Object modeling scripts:
-------

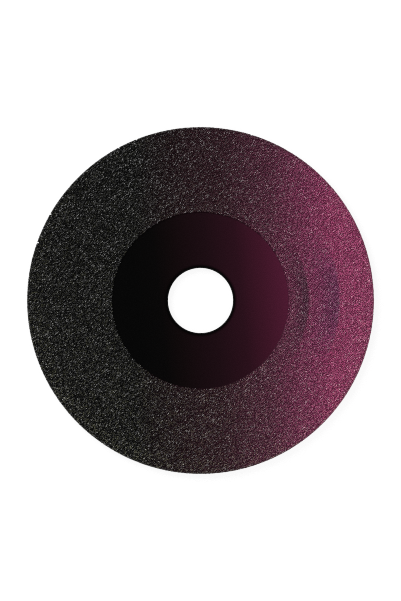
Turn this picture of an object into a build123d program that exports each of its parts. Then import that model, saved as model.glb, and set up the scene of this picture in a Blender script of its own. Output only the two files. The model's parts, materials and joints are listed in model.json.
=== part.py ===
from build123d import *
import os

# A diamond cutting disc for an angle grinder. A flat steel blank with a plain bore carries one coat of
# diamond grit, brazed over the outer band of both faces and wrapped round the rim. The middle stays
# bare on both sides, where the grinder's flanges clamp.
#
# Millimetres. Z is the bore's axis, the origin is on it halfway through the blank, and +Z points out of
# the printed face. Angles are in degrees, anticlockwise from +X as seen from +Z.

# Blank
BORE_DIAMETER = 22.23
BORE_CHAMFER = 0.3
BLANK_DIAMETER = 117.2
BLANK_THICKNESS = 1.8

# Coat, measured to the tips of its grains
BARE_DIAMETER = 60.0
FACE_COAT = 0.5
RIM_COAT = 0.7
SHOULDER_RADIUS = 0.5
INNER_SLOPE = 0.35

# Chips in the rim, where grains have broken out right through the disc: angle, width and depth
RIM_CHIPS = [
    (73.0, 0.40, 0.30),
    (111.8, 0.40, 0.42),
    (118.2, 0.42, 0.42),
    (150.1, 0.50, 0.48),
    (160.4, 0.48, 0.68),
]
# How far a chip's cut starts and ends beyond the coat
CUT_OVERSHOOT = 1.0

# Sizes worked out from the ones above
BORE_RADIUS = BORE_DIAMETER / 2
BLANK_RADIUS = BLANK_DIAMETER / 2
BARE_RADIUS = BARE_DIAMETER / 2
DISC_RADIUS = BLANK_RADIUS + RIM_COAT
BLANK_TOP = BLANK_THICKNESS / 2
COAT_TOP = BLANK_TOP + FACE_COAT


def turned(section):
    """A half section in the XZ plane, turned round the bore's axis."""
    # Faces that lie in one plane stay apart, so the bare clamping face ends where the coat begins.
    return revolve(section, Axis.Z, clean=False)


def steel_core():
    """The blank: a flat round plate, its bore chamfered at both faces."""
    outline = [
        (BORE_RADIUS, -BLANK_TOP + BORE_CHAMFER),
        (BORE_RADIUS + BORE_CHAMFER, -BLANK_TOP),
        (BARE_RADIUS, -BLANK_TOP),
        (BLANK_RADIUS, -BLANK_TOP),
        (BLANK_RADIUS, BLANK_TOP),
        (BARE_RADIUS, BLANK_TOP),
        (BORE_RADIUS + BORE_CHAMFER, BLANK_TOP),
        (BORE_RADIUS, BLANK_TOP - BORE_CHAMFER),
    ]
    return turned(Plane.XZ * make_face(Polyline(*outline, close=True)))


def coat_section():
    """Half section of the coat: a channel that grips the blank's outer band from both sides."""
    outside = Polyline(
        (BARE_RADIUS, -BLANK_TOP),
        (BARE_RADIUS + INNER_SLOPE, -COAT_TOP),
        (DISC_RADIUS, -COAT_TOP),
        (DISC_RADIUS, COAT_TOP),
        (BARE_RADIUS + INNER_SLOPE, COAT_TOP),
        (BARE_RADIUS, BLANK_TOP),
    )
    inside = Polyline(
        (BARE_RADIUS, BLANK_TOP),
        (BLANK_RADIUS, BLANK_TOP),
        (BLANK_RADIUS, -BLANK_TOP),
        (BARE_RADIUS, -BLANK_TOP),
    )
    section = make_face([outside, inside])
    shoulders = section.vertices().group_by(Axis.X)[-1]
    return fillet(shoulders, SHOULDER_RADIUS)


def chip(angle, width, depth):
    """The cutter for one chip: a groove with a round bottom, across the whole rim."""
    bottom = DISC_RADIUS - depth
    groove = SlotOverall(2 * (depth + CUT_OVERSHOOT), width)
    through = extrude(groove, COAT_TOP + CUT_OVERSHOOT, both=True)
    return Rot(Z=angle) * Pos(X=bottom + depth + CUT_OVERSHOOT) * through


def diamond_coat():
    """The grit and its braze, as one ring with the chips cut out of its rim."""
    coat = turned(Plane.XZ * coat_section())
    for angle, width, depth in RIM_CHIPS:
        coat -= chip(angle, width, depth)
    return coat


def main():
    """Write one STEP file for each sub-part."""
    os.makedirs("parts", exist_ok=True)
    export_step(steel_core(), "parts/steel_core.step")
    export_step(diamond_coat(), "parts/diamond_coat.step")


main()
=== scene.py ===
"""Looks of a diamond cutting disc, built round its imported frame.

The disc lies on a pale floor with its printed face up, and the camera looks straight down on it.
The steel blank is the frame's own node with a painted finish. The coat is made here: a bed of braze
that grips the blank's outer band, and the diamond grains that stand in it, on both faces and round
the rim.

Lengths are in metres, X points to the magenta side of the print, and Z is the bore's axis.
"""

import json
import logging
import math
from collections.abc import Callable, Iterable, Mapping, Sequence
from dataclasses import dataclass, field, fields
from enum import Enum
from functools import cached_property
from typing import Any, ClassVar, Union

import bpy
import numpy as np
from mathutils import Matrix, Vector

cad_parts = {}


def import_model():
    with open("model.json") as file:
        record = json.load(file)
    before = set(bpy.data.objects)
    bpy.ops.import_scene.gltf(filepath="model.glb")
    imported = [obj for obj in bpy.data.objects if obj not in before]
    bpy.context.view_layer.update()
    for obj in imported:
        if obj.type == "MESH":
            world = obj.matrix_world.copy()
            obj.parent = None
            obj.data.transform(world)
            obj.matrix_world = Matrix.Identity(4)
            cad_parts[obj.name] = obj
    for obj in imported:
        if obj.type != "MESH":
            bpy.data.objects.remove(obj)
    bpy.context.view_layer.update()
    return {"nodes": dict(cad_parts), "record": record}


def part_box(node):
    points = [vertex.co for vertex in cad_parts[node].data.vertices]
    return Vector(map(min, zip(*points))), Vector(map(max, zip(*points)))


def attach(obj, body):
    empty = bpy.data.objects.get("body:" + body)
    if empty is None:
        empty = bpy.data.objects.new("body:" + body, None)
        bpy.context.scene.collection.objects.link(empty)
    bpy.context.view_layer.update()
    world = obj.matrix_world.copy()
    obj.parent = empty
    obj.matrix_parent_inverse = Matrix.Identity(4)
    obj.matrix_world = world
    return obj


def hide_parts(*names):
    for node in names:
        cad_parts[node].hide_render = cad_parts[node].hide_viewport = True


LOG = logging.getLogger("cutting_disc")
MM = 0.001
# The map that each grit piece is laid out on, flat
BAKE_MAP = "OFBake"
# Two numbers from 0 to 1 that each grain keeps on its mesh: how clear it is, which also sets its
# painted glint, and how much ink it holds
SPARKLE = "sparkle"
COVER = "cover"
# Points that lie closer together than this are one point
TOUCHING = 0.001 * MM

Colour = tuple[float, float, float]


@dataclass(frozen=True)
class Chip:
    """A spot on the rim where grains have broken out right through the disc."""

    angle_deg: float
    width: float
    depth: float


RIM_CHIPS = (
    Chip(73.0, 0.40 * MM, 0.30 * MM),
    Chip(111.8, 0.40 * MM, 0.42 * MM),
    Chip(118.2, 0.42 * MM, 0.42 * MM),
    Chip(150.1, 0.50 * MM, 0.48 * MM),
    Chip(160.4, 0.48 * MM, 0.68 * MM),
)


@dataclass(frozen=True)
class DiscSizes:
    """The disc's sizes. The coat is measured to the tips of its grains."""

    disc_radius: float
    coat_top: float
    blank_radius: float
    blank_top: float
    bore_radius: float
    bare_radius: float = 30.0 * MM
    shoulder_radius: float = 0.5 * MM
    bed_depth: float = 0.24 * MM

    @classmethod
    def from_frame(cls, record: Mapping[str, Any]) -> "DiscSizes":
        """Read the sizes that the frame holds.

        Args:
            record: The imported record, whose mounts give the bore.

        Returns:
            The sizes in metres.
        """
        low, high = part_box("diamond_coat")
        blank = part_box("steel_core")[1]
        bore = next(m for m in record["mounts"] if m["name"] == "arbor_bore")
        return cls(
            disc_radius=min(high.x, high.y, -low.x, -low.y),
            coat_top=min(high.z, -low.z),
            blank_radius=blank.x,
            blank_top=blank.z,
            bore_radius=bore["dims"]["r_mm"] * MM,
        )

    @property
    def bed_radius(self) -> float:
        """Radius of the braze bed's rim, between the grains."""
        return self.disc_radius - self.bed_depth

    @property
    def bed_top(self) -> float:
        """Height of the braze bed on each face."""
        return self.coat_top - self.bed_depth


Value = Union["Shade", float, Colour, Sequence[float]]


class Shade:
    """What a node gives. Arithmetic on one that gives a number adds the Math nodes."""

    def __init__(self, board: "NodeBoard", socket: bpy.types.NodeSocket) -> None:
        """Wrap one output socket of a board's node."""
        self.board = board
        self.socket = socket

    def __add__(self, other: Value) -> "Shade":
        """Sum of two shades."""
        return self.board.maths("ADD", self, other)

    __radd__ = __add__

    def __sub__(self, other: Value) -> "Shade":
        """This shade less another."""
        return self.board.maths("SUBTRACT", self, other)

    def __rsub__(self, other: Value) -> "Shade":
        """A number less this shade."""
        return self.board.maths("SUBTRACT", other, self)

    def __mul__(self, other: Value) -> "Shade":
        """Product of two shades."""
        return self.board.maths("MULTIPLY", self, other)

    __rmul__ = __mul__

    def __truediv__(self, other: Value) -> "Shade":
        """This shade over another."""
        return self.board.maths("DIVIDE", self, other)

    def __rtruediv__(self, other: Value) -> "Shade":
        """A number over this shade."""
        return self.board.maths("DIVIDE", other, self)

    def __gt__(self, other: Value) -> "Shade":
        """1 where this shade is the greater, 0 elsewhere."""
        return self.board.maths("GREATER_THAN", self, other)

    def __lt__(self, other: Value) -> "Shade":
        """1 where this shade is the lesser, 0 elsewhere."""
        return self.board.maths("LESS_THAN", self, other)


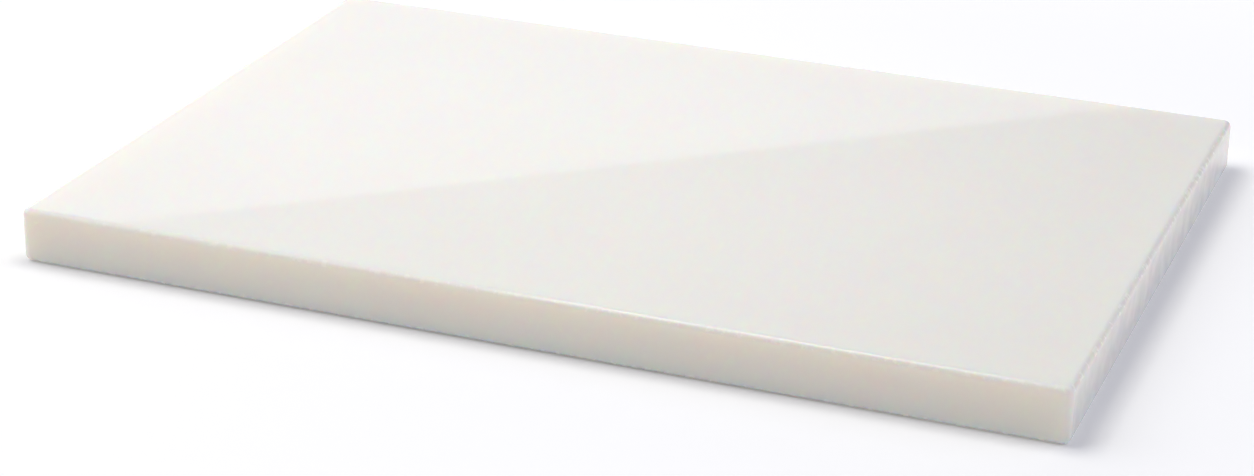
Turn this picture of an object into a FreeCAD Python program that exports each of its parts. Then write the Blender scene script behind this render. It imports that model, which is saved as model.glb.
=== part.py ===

-------

**GOAL**
Go back over the listing above and copy exactly the lines that begin at the line with "return Rot(Z=angle) *" and stop after the line with "before = set(bpy.data.objects)"; leave out every other line.

**TASK OUTPUT**
    return Rot(Z=angle) * Pos(X=bottom + depth + CUT_OVERSHOOT) * through


def diamond_coat():
    """The grit and its braze, as one ring with the chips cut out of its rim."""
    coat = turned(Plane.XZ * coat_section())
    for angle, width, depth in RIM_CHIPS:
        coat -= chip(angle, width, depth)
    return coat


def main():
    """Write one STEP file for each sub-part."""
    os.makedirs("parts", exist_ok=True)
    export_step(steel_core(), "parts/steel_core.step")
    export_step(diamond_coat(), "parts/diamond_coat.step")


main()
=== scene.py ===
"""Looks of a diamond cutting disc, built round its imported frame.

The disc lies on a pale floor with its printed face up, and the camera looks straight down on it.
The steel blank is the frame's own node with a painted finish. The coat is made here: a bed of braze
that grips the blank's outer band, and the diamond grains that stand in it, on both faces and round
the rim.

Lengths are in metres, X points to the magenta side of the print, and Z is the bore's axis.
"""

import json
import logging
import math
from collections.abc import Callable, Iterable, Mapping, Sequence
from dataclasses import dataclass, field, fields
from enum import Enum
from functools import cached_property
from typing import Any, ClassVar, Union

import bpy
import numpy as np
from mathutils import Matrix, Vector

cad_parts = {}


def import_model():
    with open("model.json") as file:
        record = json.load(file)
    before = set(bpy.data.objects)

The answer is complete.